Take the data below and copy exactly the lines starting at the one with "const cow = new THREE.Group();" and finishing at the one with "from mathutils import Matrix, Vector", both included.

# Supplied material
* start *

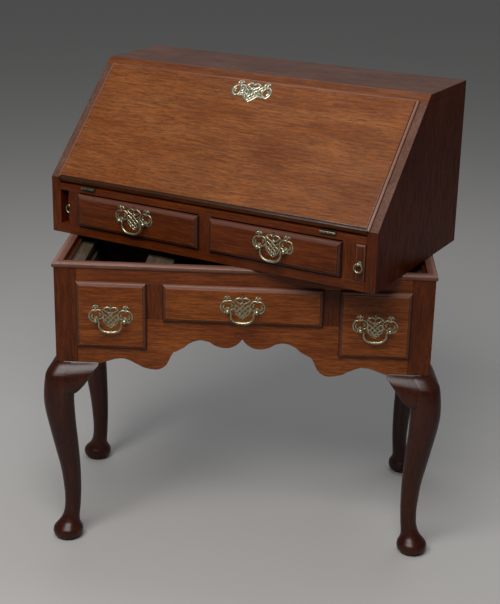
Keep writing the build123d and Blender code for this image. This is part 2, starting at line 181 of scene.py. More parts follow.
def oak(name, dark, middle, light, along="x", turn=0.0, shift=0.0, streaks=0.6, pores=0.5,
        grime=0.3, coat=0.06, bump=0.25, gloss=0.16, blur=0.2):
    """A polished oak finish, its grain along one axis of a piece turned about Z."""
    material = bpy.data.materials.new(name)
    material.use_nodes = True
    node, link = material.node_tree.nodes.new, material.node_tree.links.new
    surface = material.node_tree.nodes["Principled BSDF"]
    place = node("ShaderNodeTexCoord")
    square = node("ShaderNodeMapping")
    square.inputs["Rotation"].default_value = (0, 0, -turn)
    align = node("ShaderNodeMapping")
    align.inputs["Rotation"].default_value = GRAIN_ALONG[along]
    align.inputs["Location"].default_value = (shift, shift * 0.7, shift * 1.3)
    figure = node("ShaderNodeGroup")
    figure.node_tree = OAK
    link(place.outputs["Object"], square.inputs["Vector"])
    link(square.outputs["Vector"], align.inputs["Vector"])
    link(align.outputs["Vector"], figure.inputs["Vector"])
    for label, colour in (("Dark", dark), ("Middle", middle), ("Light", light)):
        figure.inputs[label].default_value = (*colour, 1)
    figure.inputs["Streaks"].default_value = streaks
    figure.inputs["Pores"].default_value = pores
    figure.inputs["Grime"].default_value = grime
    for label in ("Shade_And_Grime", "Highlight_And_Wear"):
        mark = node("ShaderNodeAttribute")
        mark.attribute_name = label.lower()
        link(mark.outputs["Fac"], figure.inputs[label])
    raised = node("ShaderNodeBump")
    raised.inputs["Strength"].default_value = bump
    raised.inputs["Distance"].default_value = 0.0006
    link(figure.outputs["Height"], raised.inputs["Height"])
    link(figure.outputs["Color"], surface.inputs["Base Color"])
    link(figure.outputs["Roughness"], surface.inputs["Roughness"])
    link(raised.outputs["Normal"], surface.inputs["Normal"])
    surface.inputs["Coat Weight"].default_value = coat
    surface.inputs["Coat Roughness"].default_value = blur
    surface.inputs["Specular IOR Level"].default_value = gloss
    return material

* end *
* start *

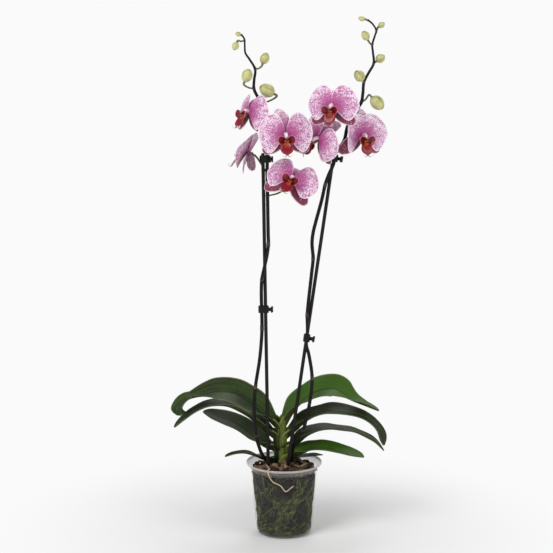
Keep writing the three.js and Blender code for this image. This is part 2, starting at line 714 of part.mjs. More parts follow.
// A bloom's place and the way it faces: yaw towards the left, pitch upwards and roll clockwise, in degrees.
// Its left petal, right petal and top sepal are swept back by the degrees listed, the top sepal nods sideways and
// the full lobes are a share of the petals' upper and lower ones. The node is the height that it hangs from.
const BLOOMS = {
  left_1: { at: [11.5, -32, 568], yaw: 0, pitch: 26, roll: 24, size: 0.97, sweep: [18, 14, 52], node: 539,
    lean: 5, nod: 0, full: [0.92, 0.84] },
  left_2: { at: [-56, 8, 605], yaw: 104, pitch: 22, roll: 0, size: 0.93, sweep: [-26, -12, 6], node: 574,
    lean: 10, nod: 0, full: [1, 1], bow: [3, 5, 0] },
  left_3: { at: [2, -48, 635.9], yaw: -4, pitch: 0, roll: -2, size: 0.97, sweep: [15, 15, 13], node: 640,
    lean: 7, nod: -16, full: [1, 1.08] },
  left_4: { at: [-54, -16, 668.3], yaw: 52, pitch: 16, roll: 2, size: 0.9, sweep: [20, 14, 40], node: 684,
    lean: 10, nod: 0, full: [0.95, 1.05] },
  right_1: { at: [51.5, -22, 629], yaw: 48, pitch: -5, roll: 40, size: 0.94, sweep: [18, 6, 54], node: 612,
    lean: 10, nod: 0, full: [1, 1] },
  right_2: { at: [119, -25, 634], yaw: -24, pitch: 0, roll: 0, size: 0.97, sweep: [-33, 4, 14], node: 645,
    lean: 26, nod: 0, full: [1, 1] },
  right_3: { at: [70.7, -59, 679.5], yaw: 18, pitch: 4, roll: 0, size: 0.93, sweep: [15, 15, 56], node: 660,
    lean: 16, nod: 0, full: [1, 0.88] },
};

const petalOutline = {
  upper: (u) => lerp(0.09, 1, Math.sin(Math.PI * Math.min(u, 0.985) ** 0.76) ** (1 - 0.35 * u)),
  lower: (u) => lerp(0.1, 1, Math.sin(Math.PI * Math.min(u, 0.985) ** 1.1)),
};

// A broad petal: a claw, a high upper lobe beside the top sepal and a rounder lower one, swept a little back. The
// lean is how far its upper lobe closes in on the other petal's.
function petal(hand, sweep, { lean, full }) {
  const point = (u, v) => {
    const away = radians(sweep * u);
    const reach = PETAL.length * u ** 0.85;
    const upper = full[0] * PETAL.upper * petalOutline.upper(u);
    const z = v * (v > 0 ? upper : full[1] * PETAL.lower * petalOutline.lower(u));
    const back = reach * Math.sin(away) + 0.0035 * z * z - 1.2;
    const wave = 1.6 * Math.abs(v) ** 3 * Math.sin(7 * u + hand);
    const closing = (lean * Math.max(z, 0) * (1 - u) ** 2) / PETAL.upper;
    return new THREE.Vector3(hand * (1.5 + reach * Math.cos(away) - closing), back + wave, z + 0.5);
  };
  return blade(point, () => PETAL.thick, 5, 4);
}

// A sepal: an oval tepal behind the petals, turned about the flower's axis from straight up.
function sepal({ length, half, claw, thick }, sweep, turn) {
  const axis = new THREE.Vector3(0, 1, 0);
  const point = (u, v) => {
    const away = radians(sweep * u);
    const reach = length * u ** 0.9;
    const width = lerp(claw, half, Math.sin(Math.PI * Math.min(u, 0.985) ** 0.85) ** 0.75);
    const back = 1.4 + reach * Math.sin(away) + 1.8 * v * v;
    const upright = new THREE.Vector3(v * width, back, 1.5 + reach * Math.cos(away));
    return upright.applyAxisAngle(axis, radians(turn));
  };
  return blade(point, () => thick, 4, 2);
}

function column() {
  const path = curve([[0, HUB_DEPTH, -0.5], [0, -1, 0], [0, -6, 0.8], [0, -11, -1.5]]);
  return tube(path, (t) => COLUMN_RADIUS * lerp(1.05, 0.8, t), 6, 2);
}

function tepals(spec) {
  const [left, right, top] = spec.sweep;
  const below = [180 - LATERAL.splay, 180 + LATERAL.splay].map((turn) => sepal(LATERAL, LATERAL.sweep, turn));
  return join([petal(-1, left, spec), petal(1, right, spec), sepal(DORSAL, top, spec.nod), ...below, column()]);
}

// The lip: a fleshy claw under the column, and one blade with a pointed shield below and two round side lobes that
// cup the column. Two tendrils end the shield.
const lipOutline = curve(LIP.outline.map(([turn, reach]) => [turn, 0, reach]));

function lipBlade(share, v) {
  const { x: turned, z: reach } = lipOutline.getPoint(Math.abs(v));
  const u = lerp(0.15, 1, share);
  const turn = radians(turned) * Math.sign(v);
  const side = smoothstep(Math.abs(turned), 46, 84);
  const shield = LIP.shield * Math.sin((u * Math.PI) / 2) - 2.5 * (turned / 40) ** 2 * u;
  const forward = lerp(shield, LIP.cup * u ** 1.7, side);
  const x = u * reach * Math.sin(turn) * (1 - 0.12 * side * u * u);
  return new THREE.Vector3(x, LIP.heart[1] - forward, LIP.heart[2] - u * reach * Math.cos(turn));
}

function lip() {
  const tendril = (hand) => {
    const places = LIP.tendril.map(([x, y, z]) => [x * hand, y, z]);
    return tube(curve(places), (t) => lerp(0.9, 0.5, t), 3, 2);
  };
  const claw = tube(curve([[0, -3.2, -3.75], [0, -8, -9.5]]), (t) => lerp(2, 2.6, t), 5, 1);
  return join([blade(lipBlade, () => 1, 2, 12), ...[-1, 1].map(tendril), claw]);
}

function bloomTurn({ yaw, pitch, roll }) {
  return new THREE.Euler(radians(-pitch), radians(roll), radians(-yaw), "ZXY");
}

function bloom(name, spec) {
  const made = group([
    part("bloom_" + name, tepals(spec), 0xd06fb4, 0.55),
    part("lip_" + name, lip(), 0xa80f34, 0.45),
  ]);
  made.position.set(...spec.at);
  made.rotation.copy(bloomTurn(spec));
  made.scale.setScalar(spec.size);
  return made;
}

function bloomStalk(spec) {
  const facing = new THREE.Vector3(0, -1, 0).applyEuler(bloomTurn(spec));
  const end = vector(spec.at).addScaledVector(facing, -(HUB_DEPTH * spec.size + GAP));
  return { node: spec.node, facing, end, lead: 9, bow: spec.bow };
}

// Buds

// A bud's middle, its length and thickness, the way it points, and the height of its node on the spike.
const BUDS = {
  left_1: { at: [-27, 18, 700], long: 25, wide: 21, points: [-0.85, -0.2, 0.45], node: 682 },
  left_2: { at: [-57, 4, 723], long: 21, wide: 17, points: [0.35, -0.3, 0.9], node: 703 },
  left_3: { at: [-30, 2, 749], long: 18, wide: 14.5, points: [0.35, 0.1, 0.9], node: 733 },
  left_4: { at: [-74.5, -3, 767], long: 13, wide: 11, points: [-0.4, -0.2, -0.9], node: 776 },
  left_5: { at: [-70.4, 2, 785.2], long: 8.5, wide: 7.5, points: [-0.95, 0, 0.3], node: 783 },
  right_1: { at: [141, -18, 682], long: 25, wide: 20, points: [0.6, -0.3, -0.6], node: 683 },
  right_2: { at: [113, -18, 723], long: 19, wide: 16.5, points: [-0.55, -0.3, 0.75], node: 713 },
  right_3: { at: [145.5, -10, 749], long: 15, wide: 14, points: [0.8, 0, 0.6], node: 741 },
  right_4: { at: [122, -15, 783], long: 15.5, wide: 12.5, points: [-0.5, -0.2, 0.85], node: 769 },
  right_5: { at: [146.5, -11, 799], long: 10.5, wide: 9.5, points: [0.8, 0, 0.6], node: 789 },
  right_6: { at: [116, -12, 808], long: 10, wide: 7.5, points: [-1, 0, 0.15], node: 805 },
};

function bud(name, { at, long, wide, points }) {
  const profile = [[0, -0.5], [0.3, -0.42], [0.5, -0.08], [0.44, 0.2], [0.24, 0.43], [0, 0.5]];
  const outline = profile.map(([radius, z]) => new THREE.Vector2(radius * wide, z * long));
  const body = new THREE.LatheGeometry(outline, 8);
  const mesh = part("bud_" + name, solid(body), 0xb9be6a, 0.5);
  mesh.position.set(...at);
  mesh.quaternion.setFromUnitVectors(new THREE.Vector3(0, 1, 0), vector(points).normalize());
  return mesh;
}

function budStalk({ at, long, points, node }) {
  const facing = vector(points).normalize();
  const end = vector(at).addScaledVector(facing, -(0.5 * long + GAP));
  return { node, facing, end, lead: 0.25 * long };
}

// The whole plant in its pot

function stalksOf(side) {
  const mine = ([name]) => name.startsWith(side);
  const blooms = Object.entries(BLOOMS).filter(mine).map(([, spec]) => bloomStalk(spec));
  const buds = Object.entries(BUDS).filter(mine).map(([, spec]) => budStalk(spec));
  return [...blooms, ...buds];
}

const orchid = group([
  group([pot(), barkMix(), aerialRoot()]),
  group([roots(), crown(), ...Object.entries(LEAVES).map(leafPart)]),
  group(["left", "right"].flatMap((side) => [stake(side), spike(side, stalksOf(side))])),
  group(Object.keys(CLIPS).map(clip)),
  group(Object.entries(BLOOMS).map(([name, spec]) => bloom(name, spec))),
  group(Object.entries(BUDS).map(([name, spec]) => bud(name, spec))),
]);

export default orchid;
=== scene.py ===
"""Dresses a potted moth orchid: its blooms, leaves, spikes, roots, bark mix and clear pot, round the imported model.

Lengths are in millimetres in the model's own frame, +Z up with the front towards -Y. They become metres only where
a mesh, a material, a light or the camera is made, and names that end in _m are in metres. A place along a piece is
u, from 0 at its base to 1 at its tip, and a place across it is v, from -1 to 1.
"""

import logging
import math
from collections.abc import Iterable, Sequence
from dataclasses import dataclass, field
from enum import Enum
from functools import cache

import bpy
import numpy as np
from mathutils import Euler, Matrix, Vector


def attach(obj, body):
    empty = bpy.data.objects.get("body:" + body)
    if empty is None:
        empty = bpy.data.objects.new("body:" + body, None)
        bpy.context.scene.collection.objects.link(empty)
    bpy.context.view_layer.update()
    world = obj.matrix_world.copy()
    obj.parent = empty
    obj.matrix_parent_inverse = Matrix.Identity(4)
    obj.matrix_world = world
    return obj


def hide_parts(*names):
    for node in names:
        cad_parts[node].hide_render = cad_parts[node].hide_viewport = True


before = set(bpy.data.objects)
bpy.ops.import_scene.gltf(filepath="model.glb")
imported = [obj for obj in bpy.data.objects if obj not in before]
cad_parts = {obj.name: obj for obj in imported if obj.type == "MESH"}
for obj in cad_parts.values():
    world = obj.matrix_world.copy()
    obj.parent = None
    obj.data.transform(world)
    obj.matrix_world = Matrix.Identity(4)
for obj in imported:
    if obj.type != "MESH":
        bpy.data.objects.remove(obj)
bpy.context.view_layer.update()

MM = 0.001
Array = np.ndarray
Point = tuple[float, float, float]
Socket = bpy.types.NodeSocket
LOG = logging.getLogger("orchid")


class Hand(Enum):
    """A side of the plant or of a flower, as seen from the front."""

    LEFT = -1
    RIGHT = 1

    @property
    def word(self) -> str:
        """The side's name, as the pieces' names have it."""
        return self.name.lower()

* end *
* start *

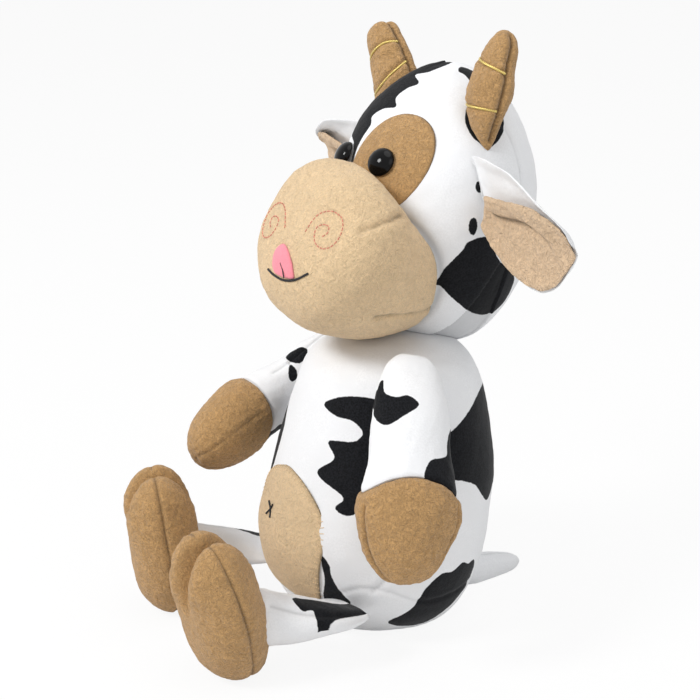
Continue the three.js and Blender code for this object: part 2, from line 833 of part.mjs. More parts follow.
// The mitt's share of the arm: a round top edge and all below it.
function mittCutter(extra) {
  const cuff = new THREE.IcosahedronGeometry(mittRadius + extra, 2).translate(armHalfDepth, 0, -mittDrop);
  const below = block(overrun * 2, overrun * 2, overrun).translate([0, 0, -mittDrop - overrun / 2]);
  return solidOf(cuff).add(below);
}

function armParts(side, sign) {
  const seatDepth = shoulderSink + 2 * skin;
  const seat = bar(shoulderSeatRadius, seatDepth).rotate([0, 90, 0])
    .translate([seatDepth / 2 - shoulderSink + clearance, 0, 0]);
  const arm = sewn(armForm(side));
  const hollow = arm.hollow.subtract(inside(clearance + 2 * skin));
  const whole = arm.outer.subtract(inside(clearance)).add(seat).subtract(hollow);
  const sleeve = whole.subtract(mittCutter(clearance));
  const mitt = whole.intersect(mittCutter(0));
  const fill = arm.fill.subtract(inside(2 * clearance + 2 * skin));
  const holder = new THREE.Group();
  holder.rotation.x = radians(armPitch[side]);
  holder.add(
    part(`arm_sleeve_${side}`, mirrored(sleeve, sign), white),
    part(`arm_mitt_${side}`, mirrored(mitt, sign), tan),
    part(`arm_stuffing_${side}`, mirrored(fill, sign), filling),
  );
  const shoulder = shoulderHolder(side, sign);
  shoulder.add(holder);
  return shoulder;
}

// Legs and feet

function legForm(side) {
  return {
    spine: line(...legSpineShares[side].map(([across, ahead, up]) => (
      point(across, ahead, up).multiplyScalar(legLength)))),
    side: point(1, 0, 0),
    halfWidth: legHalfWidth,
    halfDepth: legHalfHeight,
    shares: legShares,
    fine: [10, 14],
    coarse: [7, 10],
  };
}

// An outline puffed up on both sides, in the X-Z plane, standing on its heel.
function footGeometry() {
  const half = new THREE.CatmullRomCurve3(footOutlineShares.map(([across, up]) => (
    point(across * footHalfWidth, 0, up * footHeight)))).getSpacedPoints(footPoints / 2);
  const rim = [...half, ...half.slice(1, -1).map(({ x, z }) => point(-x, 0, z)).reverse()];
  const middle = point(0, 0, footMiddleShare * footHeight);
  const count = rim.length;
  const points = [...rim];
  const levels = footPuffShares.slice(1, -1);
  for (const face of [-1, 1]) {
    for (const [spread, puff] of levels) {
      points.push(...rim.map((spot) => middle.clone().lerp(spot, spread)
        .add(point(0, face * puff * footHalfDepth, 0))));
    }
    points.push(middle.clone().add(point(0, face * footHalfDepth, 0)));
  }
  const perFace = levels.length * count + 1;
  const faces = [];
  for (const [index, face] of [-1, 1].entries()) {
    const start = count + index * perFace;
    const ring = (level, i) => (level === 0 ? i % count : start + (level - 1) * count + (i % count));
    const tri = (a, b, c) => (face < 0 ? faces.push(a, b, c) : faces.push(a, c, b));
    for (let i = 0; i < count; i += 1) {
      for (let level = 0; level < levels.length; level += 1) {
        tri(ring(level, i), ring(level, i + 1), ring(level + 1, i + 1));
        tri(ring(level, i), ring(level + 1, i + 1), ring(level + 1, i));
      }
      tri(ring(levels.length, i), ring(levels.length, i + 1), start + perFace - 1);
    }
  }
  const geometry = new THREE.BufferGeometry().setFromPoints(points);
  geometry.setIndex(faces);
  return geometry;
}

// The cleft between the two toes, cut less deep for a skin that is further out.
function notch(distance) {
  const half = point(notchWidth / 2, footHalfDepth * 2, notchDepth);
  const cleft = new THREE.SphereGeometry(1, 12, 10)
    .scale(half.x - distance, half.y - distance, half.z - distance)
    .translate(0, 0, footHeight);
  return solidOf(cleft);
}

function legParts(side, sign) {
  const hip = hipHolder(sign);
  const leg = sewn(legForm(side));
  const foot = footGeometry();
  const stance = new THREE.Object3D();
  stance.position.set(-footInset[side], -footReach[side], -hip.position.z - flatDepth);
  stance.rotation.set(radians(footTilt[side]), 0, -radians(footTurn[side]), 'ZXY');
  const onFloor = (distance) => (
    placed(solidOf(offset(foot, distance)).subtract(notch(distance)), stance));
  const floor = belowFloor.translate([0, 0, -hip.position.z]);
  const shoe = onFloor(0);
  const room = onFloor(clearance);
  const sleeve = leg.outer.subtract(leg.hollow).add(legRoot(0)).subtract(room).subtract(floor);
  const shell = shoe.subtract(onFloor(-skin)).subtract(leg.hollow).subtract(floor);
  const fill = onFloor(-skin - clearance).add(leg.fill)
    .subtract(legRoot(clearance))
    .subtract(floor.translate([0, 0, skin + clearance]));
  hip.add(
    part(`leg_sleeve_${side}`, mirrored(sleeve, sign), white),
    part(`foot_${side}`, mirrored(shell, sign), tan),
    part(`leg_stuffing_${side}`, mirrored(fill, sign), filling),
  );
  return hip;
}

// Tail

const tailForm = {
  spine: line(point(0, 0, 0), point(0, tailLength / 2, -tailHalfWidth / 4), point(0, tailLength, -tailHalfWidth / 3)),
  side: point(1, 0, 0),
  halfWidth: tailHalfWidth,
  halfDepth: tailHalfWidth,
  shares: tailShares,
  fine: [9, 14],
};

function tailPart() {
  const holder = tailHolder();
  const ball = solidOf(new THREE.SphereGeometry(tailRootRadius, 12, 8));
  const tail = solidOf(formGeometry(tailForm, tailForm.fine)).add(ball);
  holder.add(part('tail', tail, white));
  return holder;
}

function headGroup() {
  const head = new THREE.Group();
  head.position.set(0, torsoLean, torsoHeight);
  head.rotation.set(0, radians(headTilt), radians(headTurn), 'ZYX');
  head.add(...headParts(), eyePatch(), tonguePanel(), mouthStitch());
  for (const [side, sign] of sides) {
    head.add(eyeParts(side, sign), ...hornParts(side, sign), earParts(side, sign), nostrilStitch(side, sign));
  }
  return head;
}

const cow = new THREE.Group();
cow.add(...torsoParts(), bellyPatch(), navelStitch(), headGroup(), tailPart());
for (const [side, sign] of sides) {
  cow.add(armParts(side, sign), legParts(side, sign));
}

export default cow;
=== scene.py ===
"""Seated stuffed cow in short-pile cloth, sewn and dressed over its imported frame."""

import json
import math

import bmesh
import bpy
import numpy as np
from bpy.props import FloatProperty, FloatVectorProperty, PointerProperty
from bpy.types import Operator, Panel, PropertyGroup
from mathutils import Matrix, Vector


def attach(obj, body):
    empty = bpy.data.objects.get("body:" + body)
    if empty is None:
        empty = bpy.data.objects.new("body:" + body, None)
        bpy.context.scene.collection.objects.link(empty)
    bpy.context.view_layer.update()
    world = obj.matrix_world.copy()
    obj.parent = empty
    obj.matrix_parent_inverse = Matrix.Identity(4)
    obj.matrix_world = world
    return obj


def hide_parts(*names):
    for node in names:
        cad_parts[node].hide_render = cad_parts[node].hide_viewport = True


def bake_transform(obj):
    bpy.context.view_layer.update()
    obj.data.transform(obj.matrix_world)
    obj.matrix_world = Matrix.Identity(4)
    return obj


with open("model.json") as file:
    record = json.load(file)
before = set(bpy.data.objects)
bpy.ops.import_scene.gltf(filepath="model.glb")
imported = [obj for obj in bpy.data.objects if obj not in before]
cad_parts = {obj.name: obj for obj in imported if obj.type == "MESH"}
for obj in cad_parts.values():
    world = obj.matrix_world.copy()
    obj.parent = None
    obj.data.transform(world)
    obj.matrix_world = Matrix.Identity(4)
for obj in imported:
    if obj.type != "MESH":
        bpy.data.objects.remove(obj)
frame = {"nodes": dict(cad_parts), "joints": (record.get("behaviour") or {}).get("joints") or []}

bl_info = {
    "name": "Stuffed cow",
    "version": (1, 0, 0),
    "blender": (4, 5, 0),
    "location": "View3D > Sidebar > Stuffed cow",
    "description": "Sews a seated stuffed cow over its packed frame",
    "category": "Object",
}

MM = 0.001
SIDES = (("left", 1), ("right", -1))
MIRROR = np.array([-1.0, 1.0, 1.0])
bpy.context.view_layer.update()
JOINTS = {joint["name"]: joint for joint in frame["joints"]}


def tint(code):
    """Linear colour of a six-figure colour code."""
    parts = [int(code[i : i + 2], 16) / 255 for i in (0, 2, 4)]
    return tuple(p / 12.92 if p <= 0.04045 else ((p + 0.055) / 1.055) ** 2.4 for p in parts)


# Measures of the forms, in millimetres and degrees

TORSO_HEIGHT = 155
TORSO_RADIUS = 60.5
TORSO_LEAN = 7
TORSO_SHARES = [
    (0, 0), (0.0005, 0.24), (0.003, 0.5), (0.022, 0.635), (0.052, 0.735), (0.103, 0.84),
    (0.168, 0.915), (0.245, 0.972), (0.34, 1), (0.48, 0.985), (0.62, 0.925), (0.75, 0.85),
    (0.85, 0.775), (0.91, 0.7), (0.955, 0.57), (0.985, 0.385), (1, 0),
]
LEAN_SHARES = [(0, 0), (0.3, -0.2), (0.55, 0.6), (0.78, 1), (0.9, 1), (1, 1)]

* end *

# Answer to the problem
const cow = new THREE.Group();
cow.add(...torsoParts(), bellyPatch(), navelStitch(), headGroup(), tailPart());
for (const [side, sign] of sides) {
  cow.add(armParts(side, sign), legParts(side, sign));
}

export default cow;
=== scene.py ===
"""Seated stuffed cow in short-pile cloth, sewn and dressed over its imported frame."""

import json
import math

import bmesh
import bpy
import numpy as np
from bpy.props import FloatProperty, FloatVectorProperty, PointerProperty
from bpy.types import Operator, Panel, PropertyGroup
from mathutils import Matrix, Vector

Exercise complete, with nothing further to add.